Another proposal is provided in “Optical fiber sensor for the continuous monitoring of hydrogen in oil” by T. Mak, R. J. Westerwaal, M. Slaman, H. Schreuders, A. W. van Vugt, M. Victoria, C. Boelsma, B. Dam, in: Sensors and Actuators B 190 (2014) 982-989. Thereby, the proposed optical sensors include a sensitive film comprising, for example, an alloy of Mg and Ti, capped with a Pd-containing layer.
However, such known configurations leave great room for improvement. Firstly, the sensitivity of some of these sensors has, which may even be intended, a switch-type characteristic in the temperature regimes of interest. That is, these optical sensors fundamentally change their optical properties, namely their reflectance, when a threshold value of the supervised hydrogen concentration in the oil is reached. This means that a hydrogen detection system with such a sensor can and will only indicate if a certain threshold concentration of hydrogen has been reached or not. It can thus typically not detect or indicate that a slow rise of the hydrogen concentration occurs over a longer time period such as hours, days or even months, which might, however, be regarded as an indication for a slowly developing fault. Thus, it does not indicate the actual hydrogen concentration in the transformer oil, but only that a threshold value for the gas concentration has been reached or exceeded.
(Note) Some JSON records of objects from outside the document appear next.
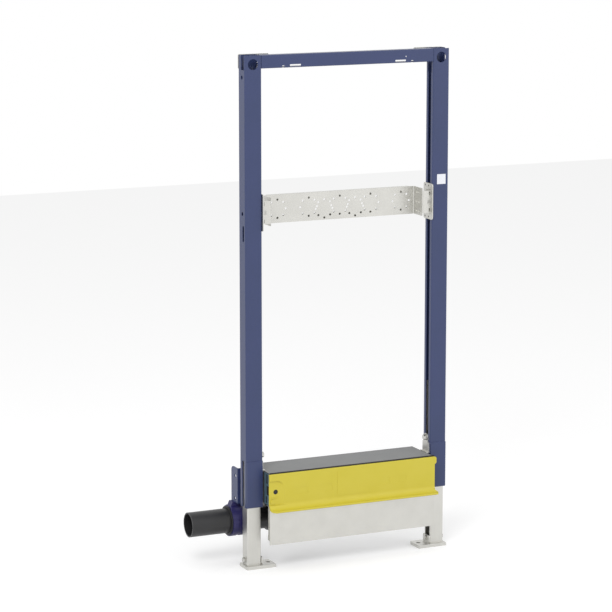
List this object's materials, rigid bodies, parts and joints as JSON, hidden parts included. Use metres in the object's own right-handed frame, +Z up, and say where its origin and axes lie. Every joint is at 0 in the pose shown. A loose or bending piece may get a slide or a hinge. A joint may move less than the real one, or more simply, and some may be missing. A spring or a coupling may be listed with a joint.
{
  "type": "shower installation frame",
  "caption": "Open wall frame for a shower: blue channel posts on telescopic zinc legs, a sliding drilled fitting plate, and a low drain unit with a yellow cover and side outlet.",
  "frame": {"origin": "middle of the underside of the left foot plate, under the left leg's axis", "axes": "+X from the left leg to the right leg, +Y from front to back, +Z up"},
  "size_m": [0.6118, 0.163, 1.151],
  "materials": {
    "blue_powder_coat": "satin powder coat",
    "zinc_steel": "smooth zinc plate",
    "zinc_bolt": "bright zinc plate",
    "white_label": "printed film",
    "grey_plastic": "matte moulded",
    "slate_plastic": "matte moulded",
    "yellow_plastic": "satin moulded",
    "black_plastic": "satin extruded",
    "violet_blue_plastic": "satin moulded",
    "black_rubber": "matte"
  },
  "bodies": {
    "left_leg": {"left_leg": "zinc_steel", "left_foot": "zinc_steel", "left_foot_bolt": "zinc_bolt"},
    "frame": {"left_post": "blue_powder_coat", "right_post": "blue_powder_coat", "top_rail": "blue_powder_coat", "left_sleeve": "blue_powder_coat", "right_sleeve": "blue_powder_coat", "left_wall_anchor": "zinc_steel", "right_wall_anchor": "zinc_steel", "left_anchor_bolt": "zinc_bolt", "right_anchor_bolt": "zinc_bolt", "height_mark": "white_label", "drain_box": "grey_plastic", "drain_seal": "black_rubber", "drain_cover": "yellow_plastic", "front_sheet": "zinc_steel", "left_side_plate": "slate_plastic", "right_side_plate": "slate_plastic", "left_drain_bracket": "zinc_steel", "right_drain_bracket": "zinc_steel", "left_drain_bolt": "zinc_bolt", "right_drain_bolt": "zinc_bolt", "trap_body": "black_plastic", "outlet_pipe": "black_plastic", "pipe_clamp": "violet_blue_plastic", "clamp_liner": "black_rubber", "clamp_bracket": "blue_powder_coat"},
    "right_leg": {"right_leg": "zinc_steel", "right_foot": "zinc_steel", "right_foot_bolt": "zinc_bolt"},
    "fitting_plate": {"fitting_plate": "zinc_steel", "left_plate_bolt": "zinc_bolt", "right_plate_bolt": "zinc_bolt"}
  },
  "joints": [
    {"name": "frame_height", "type": "slide", "parent": "left_leg", "child": "frame", "axis": [0, 0, 1], "range_m": [-0.035, 0.14]},
    {"name": "right_leg_reach", "type": "slide", "parent": "frame", "child": "right_leg", "axis": [0, 0, -1], "range_m": [-0.035, 0.14]},
    {"name": "plate_height", "type": "slide", "parent": "frame", "child": "fitting_plate", "axis": [0, 0, 1], "range_m": [-0.34, 0.24]}
  ]
}
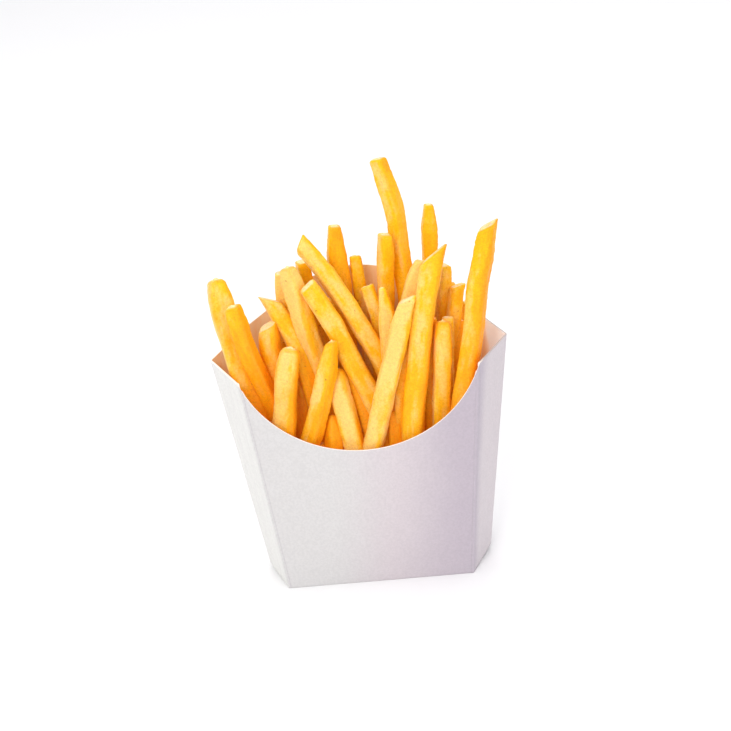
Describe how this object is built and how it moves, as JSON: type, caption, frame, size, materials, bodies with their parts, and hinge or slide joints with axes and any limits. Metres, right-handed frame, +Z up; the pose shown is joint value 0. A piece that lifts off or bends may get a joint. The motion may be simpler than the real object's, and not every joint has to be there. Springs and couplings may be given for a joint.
{
  "type": "french fries in a carton",
  "caption": "Golden french fries of uneven length standing in an open white paperboard carton with a scooped front, an arched back and sharp side folds.",
  "frame": {"origin": "middle of the carton's base, on its underside", "axes": "+Z up, -Y towards the scooped front, +X to the right as seen from the front"},
  "size_m": [0.108, 0.0409, 0.1556],
  "materials": {
    "board": "uncoated white paperboard, faintly lilac, matt, with fine fibre and pressed creases",
    "potato": "fried potato: golden yellow with paler and browner patches, a fine blistered crust with a soft oily sheen"
  },
  "bodies": {
    "root": {"carton": "board", "fries": "potato"}
  },
  "joints": []
}
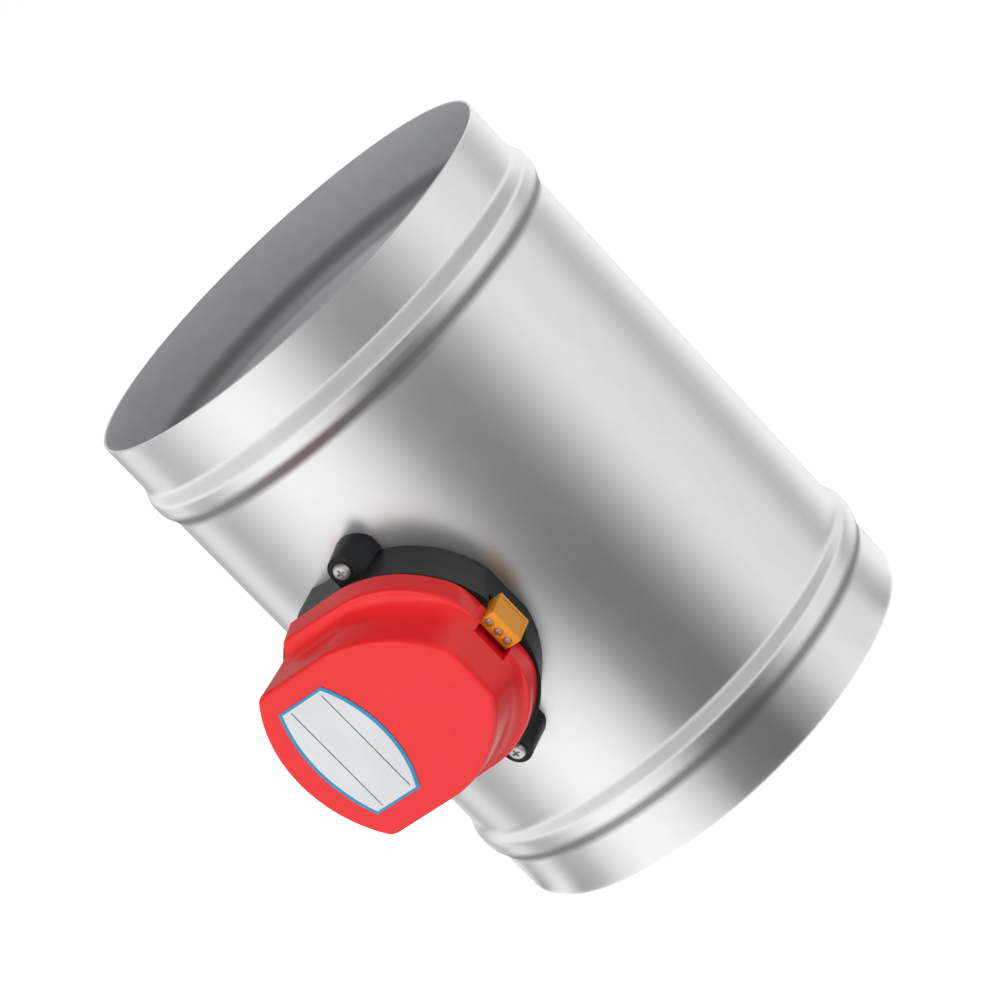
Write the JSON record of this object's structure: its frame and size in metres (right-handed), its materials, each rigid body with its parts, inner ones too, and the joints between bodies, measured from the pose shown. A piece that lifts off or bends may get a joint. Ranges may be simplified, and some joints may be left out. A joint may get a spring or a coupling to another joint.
{
  "type": "volume control damper",
  "caption": "Round duct damper: a steel casing with a beaded spigot at each end, a sealed pivoting blade on a cross shaft, and a geared electric actuator in a red housing.",
  "frame": {"origin": "centre of the lower spigot's open end, on the duct axis", "axes": "+Z along the duct axis to the upper spigot; the blade shaft lies along Y at mid-length; the actuator is on the -Y side and its terminal block faces +X"},
  "size_m": [0.153, 0.1927, 0.194],
  "materials": {
    "galvanised_sheet": "satin galvanised sheet, fine spangle",
    "bright_steel": "turned bright steel",
    "zinc_fastener": "zinc plated",
    "aluminium_rivet": "as formed",
    "nylon_natural": "moulded nylon",
    "black_rubber": "matte",
    "black_plastic": "moulded, fine grain",
    "gear_acetal": "moulded acetal",
    "brass": "machined",
    "red_plastic": "semi-gloss moulded",
    "orange_plastic": "moulded",
    "label_film": "printed film",
    "board_green": "solder mask",
    "component_black": "moulded"
  },
  "bodies": {
    "housing": {"casing": "galvanised_sheet", "drive_bush": "nylon_natural", "idle_bush": "nylon_natural", "thrust_washer": "nylon_natural", "actuator_base": "black_plastic", "ear_screws": "zinc_fastener", "gear_spindle": "bright_steel", "gear_plate": "bright_steel", "gear_plate_screws": "zinc_fastener", "motor": "bright_steel", "motor_screws": "zinc_fastener", "circuit_board": "board_green", "board_screws": "zinc_fastener", "board_components": "component_black", "terminal_block": "orange_plastic", "terminal_screws": "zinc_fastener", "terminal_pins": "brass", "cover": "red_plastic", "label_plate": "label_film"},
    "blade": {"damper_shaft": "bright_steel", "shaft_clip": "bright_steel", "blade_plate_upper": "galvanised_sheet", "blade_plate_lower": "galvanised_sheet", "blade_seal": "black_rubber", "blade_rivets": "aluminium_rivet", "blade_bolts": "zinc_fastener", "blade_nuts": "zinc_fastener", "output_gear": "gear_acetal", "hub_washer": "zinc_fastener", "hub_screw": "zinc_fastener"},
    "intermediate_gear": {"intermediate_gear": "gear_acetal"},
    "motor_pinion": {"motor_pinion": "brass"}
  },
  "joints": [
    {"name": "blade_turn", "type": "hinge", "parent": "housing", "child": "blade", "pos_m": [0, 0, 0.097], "axis": [0, 1, 0], "range_deg": [0, 90]},
    {"name": "intermediate_spin", "type": "hinge", "parent": "housing", "child": "intermediate_gear", "pos_m": [-0.024, 0, 0.097], "axis": [0, 1, 0], "range_deg": [-360, 0]},
    {"name": "motor_spin", "type": "hinge", "parent": "housing", "child": "motor_pinion", "pos_m": [-0.01436, 0, 0.10849], "axis": [0, 1, 0], "range_deg": [0, 1440]}
  ],
  "couplings": [
    {"joint": "intermediate_spin", "follows": "blade_turn", "ratio": -4},
    {"joint": "motor_spin", "follows": "blade_turn", "ratio": 16}
  ]
}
Other optical sensors do exhibit a continuous change of their optical properties with growing hydrogen concentrations in the oil, however they lack sensitivity in certain temperature and hydrogen concentration regimes which would be desirable for enabling monitoring the hydrogen concentration at a broad range of possible operating conditions of transformers. For example, the hydrogen sensor as used by Mak et al. (2014) can measure hydrogen concentrations continuously from 5 ppm to 1,500 ppm, however only above an operating temperature of 80° C. of the sensor. This is, however, higher than the standard oil temperature in most transformer types. At lower operating temperatures, which are much more significant for standard transformer operation, the effective measurement ranges for hydrogen concentrations are much smaller (and the sensitivity lower) with the known technology, so that it is improvable for the detection of transformer faults. In addition, often these metal-hydride systems do not show a reproducible optical behavior upon hydrogen cycling as required, which results in an instable response of the sensor over time.
In view of the above and other factors, there is a need for the present invention.